3. Charles Read (1715–1774), the third in a succession of five fathers and sons of the same name, was born in Philadelphia and established himself as a court clerk in Burlington, N.J., 1739, where he was soon also appointed customs collector of the port. He engaged extensively in land speculation, mercantile enterprise, and agricultural experimentation. He was the owner of the farm which writers and editors for many years ascribed to BF and which led many to credit BF with far greater activity in practical agriculture than the facts warrant (see above, III, 436). Read was deputy secretary of N.J., 1744–67; assemblyman, 1751–60; speaker, 1751–54; councilor, 1761–73; justice of the Supreme Court, 1749–53, 1762–73, and chief justice briefly in 1764. In 1773 he retired with impaired fortunes to the West Indies and died in No. Car. the next year. Carl R. Woodward, Ploughs and Politicks Charles Read of New Jersey And His Notes on Agriculture 1715–1774 (New Brunswick, 1941).

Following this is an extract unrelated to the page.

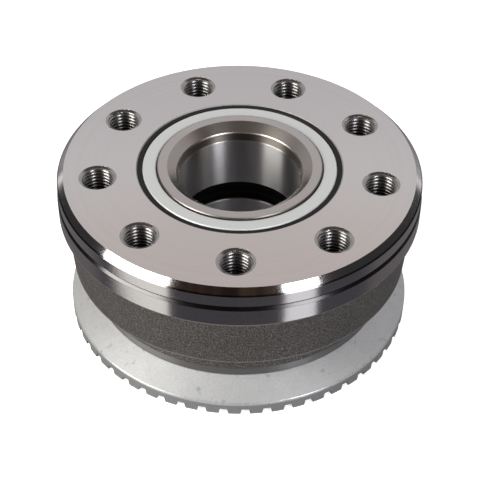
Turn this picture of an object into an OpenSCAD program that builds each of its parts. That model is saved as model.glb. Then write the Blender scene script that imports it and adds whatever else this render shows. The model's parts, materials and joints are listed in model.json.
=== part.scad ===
// Wheel hub bearing for a heavy road vehicle.
// A flanged outer ring turns on two rows of tapered rollers around two inner rings.
// Millimetres. Z runs along the axle, out of the flange face, and that face is Z = 0.
// The inboard half of the bearing is the mirror image of the outboard half.

/* [Outer ring] */
// Distance between the two end faces of the outer ring
hub_length = 82; // [78:0.5:90]
// Radius of the turned pilot band under the flange face
pilot_r = 90; // [88:0.5:94]
// Depth of the pilot band below the flange face
pilot_depth = 9; // [7:0.5:11]
// Size of the chamfer round the flange face
face_chamfer = 3.25; // [1.5:0.25:4]
// Width of the turned groove under the pilot band
groove_width = 2.4; // [1.5:0.1:3]
// Depth of that groove below the pilot band
groove_depth = 0.7; // [0.3:0.1:1]
// How much further out the flange band stands than the pilot band
flange_step = 0.45; // [0.2:0.05:1]
// Thickness of the turned flange
flange_thickness = 20.9; // [19:0.5:24]
// How far the forged body lies inside the flange band
forging_inset = 3; // [2:0.25:4]
// Draft of the forged body, as radius lost from top to bottom
forging_draft = 2.2; // [1:0.1:3]
// Depth of the forged body's lower edge below the flange face
forging_depth = 51.1; // [48:0.1:54]
// Rounding of that lower edge
forging_round = 0.8; // [0.4:0.1:3]
// How far the turned waist lies inside the forged body's lower edge
waist_inset = 9.25; // [7:0.25:11]
// Length of the waist's turned end
waist_length = 4.7; // [3:0.1:6]
// How far the forged neck above it stands proud of the turned end
neck_step = 0.3; // [0.1:0.1:1]
// Fillet between that neck and the forged body
neck_fillet = 4; // [2:0.25:5]
// How far the tone ring's spigot lies inside the waist
spigot_inset = 6; // [5:0.25:8]
// Length of that spigot
spigot_length = 12.5; // [11:0.5:14]

/* [Wheel bolt holes] */
// Number of tapped holes
bolt_count = 9; // [5:1:10]
// Radius of the bolt circle
bolt_circle_r = 70; // [66:0.5:73]
// Major radius of the thread
bolt_r = 8; // [6:0.5:8.5]
// Width of the countersink at the flange face
countersink = 1.3; // [0.5:0.1:2]
// Depth of the countersink
countersink_depth = 0.7; // [0.4:0.1:2]
// Depth of the tapped length
tapped_depth = 32; // [24:1:34]
// Depth of plain drilling below the thread
drill_run = 6; // [3:0.5:8]
// Thread depth on the radius, which the drilled end lacks
thread_height = 1; // [0.8:0.1:1.3]
// Turn of the bolt circle about the axle
bolt_turn = -91.1; // [-110:0.1:-90]

/* [Tapered rollers] */
// Rollers in each row
roller_count = 20; // [16:1:21]
// Mean diameter of a roller
roller_d = 10.6; // [9.5:0.1:11]
// Length of a roller
roller_length = 20; // [17:0.5:21]
// Tilt of the roller axes from the axle
roller_tilt = 12.4; // [10:0.2:14]
// Rounding of a roller's ends
roller_edge = 0.5; // [0.3:0.1:0.8]

/* [Inner rings] */
// Radius of the spindle bore
bore_r = 30; // [27:0.5:32]
// Thickness of an inner ring under the rollers' middles
ring_wall = 7.1; // [6.5:0.1:8]
// How far each inner ring stands proud of the outer ring's end face
ring_proud = 0.5; // [0.2:0.1:1]
// Height of the shoulder that guides the rollers' large ends
rib_height = 1.9; // [1.4:0.1:2.2]
// Height of the small shoulder at the rollers' small ends
small_rib_height = 1.2; // [0.8:0.1:1.6]
// Width of that small shoulder
small_rib_width = 3; // [2:0.25:4]
// Width of the bevel at the bore's mouth
mouth_bevel = 4.9; // [3:0.1:5.4]
// Depth of that bevel
mouth_depth = 4.1; // [2:0.1:5]
// Width of the gentle taper between the bevel and the bore
mouth_taper = 1; // [0.5:0.1:1.5]
// Depth of that taper
mouth_taper_depth = 4.5; // [2:0.1:6]
// Width of the clip's groove across both inner rings
clip_width = 11; // [8:0.1:13]
// Depth of the clip's groove below the bore
clip_depth = 2.6; // [2:0.1:3]

/* [Cages] */
// Wall thickness of a cage
cage_wall = 2.4; // [1.8:0.1:2.8]
// Distance from the roller axes out to the cage's wall
cage_offset = 0.9; // [0.6:0.1:1.3]
// Width of the closed rings at a cage's ends
cage_rim = 1.9; // [1.5:0.1:2.2]
// Height of the lip that stiffens a cage's small end
cage_lip = 1; // [0.5:0.1:1.5]

/* [Seals] */
// Depth of a seal's seat in the outer ring
seal_depth = 8.3; // [7.6:0.1:9.5]
// Thickness of the pressed steel in case and flinger
seal_sheet = 1.2; // [0.8:0.1:1.4]
// Width of the rubber ring that shows round the flinger
seal_bead = 2.45; // [2:0.05:3]
// Thickness of the rubber over the case's edge
bead_cover = 1.3; // [0.8:0.1:1.6]
// How far the rubber ring lies below the end face
bead_recess = 0.4; // [0.2:0.1:0.8]
// How far the flinger lies below the end face
flinger_recess = 0.3; // [0.1:0.1:0.6]

/* [Tone ring] */
// Number of teeth that the speed sensor counts
tooth_count = 52; // [40:2:60]
// How far the toothed rim stands out from the waist
rim_reach = 12.1; // [10:0.1:15]
// Width of a slot between two teeth, at its closed end
slot_width = 3.5; // [3:0.1:4.5]
// How much wider a slot is at its open end
slot_flare = 1.2; // [0:0.1:1.5]
// Height of a slot
slot_height = 3.2; // [2:0.1:4]
// Height of the upright rim
rim_height = 7; // [6:0.25:9]
// Drop of the dished web from the waist to the rim
dish_drop = 7.6; // [6:0.2:9]
// Thickness of the pressed sheet
tone_sheet = 2; // [1.5:0.1:2.2]
// Rounding of the rim's upper edge
rim_round = 1; // [0.5:0.1:1.4]
// Turn of the slots about the axle
slot_turn = -87.5; // [-90:0.1:-83]

/* [Clearances] */
// Gap between a roller and the raceways
race_gap = 0.14; // [0.1:0.01:0.18]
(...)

4. In contrast to the method described here, the manufacture of fish glue in the twentieth century relies heavily on the use of a variety of chemicals at various stages of the process. See George F. White, Fish Isinglass and Glue (Appendix IV to the Report of the U.S. Commissioner of Fisheries for 1917. Bureau of Fisheries Document No. 852. Washington, 1917).
5. A crude mixture of mineral or organic matters in the state of a thin paste.
6. In about 1680 the French physicist Denis Papin (1647–1714) invented a “steam digester, or engine for softening bones” under high pressure, which he described in a pamphlet La Manière d’amolir des os et de faire couire toutes sortes de viandes en fort peu de temps, et à peu de frais (Paris, 1682).